Cela dit, certaines contributions sont très instructives. Par exemple, l’étude de la transformation qu’opère le salafisme dans la mémoire collective musulmane par Brahim Kerroumi est très intéressante. Cet angle d’approche est fécond et mériterait d’être exploré dans toutes ses nuances. Il serait passionnant d’étendre la réflexion à l’impact du salafisme sur l’historiographie arabo-musulmane ou encore à l’influence de la conception anhistorique du salafisme sur les consciences musulmanes. La critique de Wael Saleh sur les approches sociologiques de l’islam politique est également essentielle : tenter d’expliquer les actions des acteurs islamistes sans prendre en compte leurs textes fondateurs limite beaucoup la portée des analyses inspirées par les sciences sociales. À cet égard, la démarche interdisciplinaire qu’il propose paraît très prometteuse. Le texte de Mounia Ait Kabboura semble également pointer dans cette direction en soulignant la frappante hybridité des sociétés arabo-musulmanes contemporaines, lieu privilégié où plusieurs cadres d’analyse modernes et traditionnels se croisent et se superposent. L’étude empirique de Samia Amor est aussi très stimulante, car celle-ci démontre avec éloquence le décloisonnement de la fonction d’imam de son simple rôle de fonctionnaire religieux et laisse entrevoir la possible apparition d’un nouveau type d’imam « occidental ». Dans l’ensemble, les textes sont très différents et, sans être toujours particulièrement novateurs ou originaux, ils apportent tous une réflexion véritablement critique sur leur objet de recherche.

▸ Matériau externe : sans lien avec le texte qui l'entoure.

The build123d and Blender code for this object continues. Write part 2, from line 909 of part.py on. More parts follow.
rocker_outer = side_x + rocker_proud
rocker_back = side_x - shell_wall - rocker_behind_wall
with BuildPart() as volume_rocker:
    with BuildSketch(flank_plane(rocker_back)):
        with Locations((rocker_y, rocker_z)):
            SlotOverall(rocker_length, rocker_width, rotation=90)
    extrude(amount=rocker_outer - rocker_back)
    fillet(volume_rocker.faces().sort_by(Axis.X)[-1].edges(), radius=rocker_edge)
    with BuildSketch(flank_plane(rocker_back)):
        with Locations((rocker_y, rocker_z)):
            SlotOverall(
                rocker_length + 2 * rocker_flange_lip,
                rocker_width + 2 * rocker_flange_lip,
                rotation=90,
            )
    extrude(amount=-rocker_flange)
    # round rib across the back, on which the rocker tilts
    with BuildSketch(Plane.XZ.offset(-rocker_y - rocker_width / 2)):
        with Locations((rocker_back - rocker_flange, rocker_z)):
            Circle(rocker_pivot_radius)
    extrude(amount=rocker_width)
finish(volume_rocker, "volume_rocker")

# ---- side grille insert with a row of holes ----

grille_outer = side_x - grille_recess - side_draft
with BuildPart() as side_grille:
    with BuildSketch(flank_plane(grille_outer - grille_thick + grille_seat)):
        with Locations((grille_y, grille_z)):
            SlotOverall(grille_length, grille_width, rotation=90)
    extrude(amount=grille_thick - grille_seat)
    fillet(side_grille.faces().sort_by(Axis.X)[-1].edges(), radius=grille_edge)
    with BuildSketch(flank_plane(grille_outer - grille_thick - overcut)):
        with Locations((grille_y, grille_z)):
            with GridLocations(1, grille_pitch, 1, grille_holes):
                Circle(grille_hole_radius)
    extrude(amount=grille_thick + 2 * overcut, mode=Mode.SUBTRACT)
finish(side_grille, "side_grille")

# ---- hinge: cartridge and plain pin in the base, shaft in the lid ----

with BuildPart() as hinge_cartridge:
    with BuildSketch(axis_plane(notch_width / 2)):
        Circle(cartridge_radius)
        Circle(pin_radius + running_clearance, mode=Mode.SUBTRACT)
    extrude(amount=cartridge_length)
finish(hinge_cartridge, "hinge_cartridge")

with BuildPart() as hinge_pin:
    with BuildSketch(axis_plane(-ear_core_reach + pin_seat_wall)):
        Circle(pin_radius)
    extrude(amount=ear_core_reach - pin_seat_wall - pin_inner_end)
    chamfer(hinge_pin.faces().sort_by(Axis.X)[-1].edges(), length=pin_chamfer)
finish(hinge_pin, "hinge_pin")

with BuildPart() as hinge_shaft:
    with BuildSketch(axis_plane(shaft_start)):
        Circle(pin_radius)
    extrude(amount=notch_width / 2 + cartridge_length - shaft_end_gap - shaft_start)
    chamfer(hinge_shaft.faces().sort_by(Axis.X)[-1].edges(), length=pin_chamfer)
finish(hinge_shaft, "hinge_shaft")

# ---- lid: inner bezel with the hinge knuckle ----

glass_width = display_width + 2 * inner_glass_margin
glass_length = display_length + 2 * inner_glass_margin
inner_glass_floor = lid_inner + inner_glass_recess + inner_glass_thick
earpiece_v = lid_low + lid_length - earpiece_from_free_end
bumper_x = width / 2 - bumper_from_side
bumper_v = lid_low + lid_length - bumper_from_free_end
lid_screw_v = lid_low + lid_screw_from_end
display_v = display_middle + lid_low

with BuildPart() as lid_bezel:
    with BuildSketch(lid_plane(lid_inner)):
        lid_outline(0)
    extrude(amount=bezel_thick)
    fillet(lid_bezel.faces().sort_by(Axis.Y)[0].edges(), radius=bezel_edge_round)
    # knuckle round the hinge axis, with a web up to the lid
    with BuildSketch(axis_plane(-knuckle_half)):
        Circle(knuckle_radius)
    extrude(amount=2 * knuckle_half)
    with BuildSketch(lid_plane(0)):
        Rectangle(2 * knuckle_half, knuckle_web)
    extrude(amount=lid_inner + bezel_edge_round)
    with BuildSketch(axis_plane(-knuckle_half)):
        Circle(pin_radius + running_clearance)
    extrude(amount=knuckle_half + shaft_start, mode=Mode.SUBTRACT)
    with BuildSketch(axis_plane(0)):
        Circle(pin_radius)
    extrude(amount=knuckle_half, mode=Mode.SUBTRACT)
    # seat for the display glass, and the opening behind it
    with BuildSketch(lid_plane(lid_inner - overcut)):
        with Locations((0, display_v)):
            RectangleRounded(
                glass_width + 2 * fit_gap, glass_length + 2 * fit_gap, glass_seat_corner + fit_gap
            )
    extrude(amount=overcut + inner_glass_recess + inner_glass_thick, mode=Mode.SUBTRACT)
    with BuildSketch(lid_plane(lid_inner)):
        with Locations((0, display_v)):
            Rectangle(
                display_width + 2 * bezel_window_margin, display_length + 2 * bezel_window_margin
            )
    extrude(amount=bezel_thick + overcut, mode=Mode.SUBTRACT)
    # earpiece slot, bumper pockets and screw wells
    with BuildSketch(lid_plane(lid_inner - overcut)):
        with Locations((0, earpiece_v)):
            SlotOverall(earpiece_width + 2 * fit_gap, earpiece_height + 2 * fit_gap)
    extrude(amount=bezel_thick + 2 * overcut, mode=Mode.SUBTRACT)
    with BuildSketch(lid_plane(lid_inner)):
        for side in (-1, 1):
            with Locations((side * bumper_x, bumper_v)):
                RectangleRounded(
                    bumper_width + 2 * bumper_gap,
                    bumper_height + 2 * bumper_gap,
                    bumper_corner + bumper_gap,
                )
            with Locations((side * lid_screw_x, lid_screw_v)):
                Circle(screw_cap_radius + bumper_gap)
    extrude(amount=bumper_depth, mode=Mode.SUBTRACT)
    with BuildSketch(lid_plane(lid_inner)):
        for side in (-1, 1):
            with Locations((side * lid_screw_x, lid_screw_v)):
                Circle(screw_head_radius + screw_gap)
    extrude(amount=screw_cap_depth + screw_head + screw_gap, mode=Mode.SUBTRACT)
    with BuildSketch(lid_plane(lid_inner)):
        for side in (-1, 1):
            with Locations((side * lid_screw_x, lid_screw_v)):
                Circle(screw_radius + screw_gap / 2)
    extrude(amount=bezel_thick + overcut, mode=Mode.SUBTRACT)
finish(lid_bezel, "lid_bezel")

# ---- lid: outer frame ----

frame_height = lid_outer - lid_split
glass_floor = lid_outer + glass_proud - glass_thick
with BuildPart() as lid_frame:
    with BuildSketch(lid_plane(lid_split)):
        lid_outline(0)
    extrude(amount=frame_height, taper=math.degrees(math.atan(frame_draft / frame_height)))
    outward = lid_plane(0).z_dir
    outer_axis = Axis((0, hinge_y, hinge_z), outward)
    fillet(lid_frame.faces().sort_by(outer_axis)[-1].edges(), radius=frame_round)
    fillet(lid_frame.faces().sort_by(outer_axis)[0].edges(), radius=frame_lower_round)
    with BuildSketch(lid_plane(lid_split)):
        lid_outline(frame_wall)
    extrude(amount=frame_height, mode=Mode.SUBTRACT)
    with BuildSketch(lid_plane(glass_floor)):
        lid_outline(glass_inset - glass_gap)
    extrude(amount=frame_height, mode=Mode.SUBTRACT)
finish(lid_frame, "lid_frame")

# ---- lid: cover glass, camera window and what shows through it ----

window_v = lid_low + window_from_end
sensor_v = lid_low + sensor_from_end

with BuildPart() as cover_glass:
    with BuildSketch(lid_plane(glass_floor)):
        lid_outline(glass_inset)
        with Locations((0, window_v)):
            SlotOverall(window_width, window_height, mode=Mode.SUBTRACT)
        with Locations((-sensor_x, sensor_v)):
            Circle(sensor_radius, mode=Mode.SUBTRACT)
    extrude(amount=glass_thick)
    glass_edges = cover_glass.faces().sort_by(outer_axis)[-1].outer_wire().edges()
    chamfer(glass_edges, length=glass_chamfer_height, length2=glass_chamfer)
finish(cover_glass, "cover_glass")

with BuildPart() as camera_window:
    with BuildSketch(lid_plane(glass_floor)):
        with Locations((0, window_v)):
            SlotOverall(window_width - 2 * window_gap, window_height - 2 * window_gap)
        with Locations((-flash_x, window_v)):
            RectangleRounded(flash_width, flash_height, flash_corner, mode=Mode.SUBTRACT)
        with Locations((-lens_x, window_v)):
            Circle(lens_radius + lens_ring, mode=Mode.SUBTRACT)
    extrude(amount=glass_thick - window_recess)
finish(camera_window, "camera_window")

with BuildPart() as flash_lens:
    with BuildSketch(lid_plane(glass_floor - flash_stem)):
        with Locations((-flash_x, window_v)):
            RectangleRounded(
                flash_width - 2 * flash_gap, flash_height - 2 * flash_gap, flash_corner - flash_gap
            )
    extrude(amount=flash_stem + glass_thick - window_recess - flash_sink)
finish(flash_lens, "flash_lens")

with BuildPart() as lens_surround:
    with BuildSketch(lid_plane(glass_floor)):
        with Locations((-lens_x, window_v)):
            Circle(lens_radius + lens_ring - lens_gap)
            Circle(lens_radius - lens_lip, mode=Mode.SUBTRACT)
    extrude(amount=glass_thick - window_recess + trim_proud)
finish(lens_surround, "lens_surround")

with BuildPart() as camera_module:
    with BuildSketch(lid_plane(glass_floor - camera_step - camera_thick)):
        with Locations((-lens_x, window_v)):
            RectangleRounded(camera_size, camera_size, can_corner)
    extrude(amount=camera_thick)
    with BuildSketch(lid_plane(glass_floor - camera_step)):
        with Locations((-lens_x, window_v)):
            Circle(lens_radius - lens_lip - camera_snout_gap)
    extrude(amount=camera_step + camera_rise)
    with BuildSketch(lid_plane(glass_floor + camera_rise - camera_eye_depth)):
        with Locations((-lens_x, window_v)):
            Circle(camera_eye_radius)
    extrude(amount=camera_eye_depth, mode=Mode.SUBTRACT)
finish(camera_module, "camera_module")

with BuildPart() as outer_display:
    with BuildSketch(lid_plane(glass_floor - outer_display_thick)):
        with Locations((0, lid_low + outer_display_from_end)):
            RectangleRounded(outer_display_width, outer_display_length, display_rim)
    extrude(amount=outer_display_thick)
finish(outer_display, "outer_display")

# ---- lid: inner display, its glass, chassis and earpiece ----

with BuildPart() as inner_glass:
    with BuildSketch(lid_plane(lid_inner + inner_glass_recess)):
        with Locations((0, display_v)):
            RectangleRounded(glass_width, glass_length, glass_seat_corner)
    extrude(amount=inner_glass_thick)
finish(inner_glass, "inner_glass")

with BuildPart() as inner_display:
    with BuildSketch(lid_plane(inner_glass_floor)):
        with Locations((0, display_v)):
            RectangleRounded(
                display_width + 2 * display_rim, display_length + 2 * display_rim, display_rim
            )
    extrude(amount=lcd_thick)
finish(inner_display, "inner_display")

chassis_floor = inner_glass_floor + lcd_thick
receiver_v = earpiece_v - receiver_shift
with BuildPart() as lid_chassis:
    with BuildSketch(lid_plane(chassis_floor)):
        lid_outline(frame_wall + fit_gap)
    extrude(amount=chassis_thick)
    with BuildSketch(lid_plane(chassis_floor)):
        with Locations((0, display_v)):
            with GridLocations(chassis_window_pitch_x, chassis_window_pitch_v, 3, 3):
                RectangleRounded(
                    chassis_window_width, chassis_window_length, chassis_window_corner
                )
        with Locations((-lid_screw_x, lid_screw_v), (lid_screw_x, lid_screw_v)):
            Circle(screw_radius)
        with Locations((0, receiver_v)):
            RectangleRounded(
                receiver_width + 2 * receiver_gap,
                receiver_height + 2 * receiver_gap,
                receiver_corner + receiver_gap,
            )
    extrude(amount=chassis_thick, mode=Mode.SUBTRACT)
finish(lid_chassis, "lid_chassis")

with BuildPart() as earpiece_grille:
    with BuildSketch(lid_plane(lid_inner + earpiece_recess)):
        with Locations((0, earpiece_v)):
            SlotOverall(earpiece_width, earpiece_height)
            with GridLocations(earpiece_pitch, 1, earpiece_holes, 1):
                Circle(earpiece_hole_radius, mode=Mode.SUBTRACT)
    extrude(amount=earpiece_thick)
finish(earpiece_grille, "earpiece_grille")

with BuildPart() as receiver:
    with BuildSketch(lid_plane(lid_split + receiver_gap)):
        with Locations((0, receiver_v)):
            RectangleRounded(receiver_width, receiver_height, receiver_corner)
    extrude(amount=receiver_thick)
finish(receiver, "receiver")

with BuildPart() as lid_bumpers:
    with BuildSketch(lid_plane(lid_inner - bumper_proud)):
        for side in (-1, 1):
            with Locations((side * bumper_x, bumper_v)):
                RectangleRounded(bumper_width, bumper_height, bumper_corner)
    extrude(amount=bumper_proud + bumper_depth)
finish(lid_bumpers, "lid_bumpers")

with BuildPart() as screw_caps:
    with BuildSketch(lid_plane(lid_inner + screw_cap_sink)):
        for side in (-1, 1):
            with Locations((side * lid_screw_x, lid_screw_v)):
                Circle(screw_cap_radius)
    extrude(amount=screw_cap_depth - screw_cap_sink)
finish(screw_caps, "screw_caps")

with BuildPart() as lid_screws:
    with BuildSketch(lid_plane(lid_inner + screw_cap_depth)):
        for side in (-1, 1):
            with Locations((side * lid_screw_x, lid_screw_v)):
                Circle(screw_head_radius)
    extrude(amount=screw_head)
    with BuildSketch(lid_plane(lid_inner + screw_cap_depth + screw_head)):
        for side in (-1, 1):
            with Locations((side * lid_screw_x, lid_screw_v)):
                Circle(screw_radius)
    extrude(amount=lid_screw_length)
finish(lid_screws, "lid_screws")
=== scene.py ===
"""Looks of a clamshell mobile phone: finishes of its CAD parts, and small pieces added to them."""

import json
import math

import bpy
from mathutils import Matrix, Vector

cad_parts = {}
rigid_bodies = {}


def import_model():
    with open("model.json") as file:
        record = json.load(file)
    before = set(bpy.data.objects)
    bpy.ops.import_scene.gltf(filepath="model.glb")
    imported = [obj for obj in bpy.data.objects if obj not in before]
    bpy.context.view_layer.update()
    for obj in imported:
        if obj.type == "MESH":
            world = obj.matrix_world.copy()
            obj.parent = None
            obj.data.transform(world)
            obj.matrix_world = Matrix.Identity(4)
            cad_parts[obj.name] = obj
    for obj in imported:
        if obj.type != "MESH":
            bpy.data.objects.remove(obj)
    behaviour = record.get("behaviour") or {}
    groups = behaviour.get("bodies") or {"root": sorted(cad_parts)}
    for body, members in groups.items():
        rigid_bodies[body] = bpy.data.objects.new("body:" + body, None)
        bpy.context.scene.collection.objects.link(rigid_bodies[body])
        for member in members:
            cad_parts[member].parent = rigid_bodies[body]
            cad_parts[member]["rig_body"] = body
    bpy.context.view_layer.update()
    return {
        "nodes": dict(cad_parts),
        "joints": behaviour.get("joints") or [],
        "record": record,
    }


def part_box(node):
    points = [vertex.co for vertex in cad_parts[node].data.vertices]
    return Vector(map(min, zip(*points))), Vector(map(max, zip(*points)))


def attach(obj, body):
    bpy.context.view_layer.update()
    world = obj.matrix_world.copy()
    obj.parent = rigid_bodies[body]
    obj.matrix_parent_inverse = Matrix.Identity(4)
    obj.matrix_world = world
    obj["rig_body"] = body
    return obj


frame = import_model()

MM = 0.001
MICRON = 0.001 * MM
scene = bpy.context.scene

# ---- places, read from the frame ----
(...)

Dans l’ensemble, L’islam. Regards en coin, en raison de son caractère fortement éclaté, peut plaire à un auditoire assez large. Les textes plus descriptifs, ou ceux qui forment en fait des revues de littérature, constituent certainement une bonne introduction pour les étudiants universitaires et les jeunes chercheurs. Les bibliographies des différentes contributions peuvent être à cet égard très précieuses pour fournir de solides connaissances de base sur un aspect particulier de l’islam contemporain. Il est très probable que le connaisseur trouve également dans le recueil quelques éléments qui viendront enrichir sa réflexion.